Reference: “https://otexts.com/fpp2/autocorrelation.html

“Trend: A trend exists when there is a long-term increase or decrease in the data. It does not have to be linear. Sometimes we will refer to a trend as”changing direction“, when it might go from an increasing trend to a decreasing trend.”

“Seasonal: A seasonal pattern occurs when a time series is affected by seasonal factors such as the time of the year or the day of the week. Seasonality is always of a fixed and known frequency. The monthly sales of antidiabetic drugs above shows seasonality which is induced partly by the change in the cost of the drugs at the end of the calendar year.”

“Cyclic: A cycle occurs when the data exhibit rises and falls that are not of a fixed frequency. These fluctuations are usually due to economic conditions, and are often related to the”business cycle“. The duration of these fluctuations is usually at least 2 years.”

“When data have a trend, the autocorrelations for small lags tend to be large and positive because observations nearby in time are also nearby in size. So the ACF of trended time series tend to have positive values that slowly decrease as the lags increase.

When data are seasonal, the autocorrelations will be larger for the seasonal lags (at multiples of the seasonal frequency) than for other lags.

When data are both trended and seasonal, you see a combination of these effects."

For this question I just picked a column at random and ended up with “Turnover ; Total (State) ;

  • As per the timeseries plot, there is a clear upward sloping trend in the data and there are definitely some seasonal / cyclical effects apparent
  • The seasonaly plot shows a few things: a consistent dip in Feb, a rise towards the end of of the year.
  • The ACF plot shows a high degree of auto-correlation with low decay.

Question 2.6

Use the following graphics functions: autoplot(), ggseasonplot(), ggsubseriesplot(), gglagplot(), ggAcf() and explore features from the following time series: hsales, usdeaths, bricksq, sunspotarea, gasoline.

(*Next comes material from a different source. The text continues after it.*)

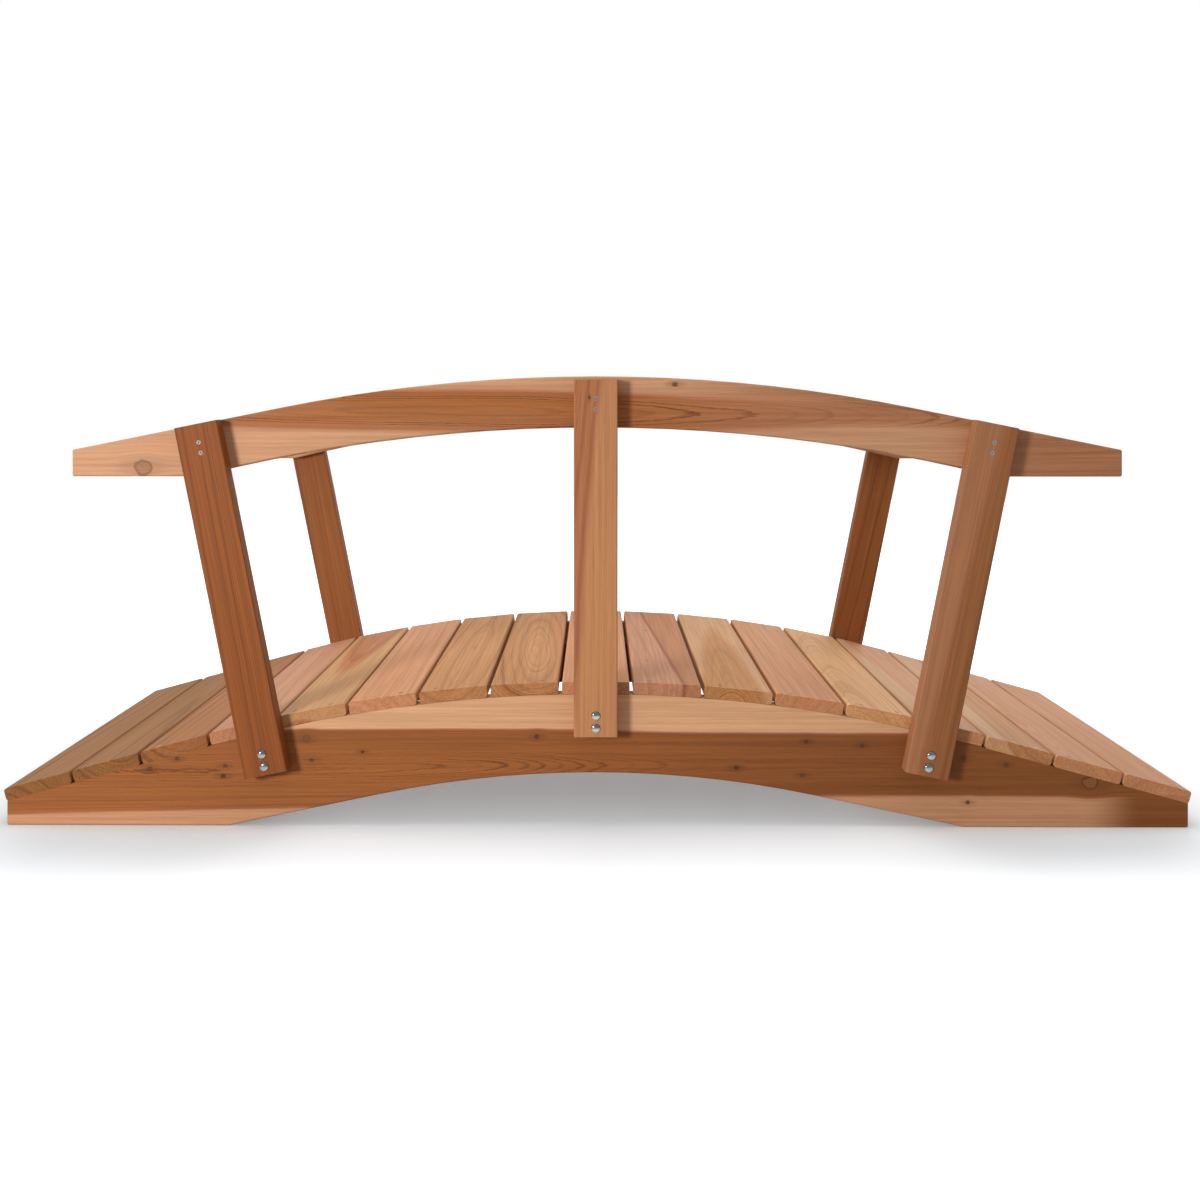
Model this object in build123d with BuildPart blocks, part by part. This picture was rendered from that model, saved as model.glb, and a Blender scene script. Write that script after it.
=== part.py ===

Can you spot any seasonality, cyclicity and trend? What do you learn about the series?

hsales

my.ts <- hsales
autoplot(my.ts)

ggseasonplot(my.ts)

ggsubseriesplot(my.ts)

gglagplot(my.ts)

ggAcf(my.ts)

  • As per the timeseries plot, there is no obvious trend, but it appears as though there may be some seasonality, and there absolutely appears to be some cyclicality - large long-term osscilations between 30 and 80.
  • The seasonality plots show a an uppward effect between Jan and March followed by a downward slope for the remainder of the year. This is more apparent in the seasonality plot - the subseries plots don’t work too well for this data.
  • The ACF plot show a high degree of autocorrelation for short lookbacks (1-2 periods) and appear to capture some of the seasonal pattern thereafter.

usdeaths

my.ts <- usdeaths
autoplot(my.ts)

ggseasonplot(my.ts)

ggsubseriesplot(my.ts)

gglagplot(my.ts)

ggAcf(my.ts)

  • The datais clearly seasonal and show little trend, on aggregate.
  • The seasonality plots shows a dip in Feb, then a clear rise to a peak in Jul. Thereafter, it drops off slightly and seems to flatten our towards the end of the year.
  • The lag plots are informative here also with Feb consistently appearing at the bottom and Jul, near the top. The 12 month panel suggests an annual seasonality.
  • The ACF is indicative of a pattern in the data. The peaks are at 12 and 24, suggesting an annual season.

bricksq

my.ts <- bricksq
autoplot(my.ts)

ggseasonplot(my.ts)

ggsubseriesplot(my.ts)

gglagplot(my.ts)

ggAcf(my.ts)

  • This data shows an upward trend and a seemingly regular moves around that trend.
  • The seasonality plots seem to indicate that Q1 is the lowest point in there year, otherwise the data appear to be somewhat flat.
  • The lag plots show the highest degree of relationship at a lag of 1, suggesting serial dependence with a 1Q lag. I wonder what this data would look like with monthly data rather than quarterly…
  • The ACF shows reasonably strong relationships with slow decay - information similar to what we say in the lag-plots.

sunspotarea

my.ts <-  sunspotarea
autoplot(my.ts)

#ggseasonplot(my.ts)
#ggsubseriesplot(my.ts)
gglagplot(my.ts,lags=12)

ggAcf(my.ts)

  • This data shows a clear cycle and no trend.
  • Given that the data is annual observations, there is no “seasonal” effect.
  • The lag plots show the most dispersion at the bottom of the cycle (panel 3 - 6) and the least, or at least lower dispersion near the top of the cycle (panel 9 - 11)
  • The ACF is also indicative of a cyclical pattern in that it looks like a sine wave with nadirs and peaks every 5 & 10 years.

gasoline

my.ts <-  gasoline
autoplot(my.ts)

ggseasonplot(my.ts)

#ggsubseriesplot(my.ts)
gglagplot(my.ts)

ggAcf(my.ts)

  • This data shows a noisy up trend with apparent seasonality.
  • The seasonal plot shows a peak near weeks 0-4 and a lull for the few weeks following.
  • The lag plots show a high degree of relatedness in all cases
  • The ACF shows a slow and cosistent decay possibly of an annual season.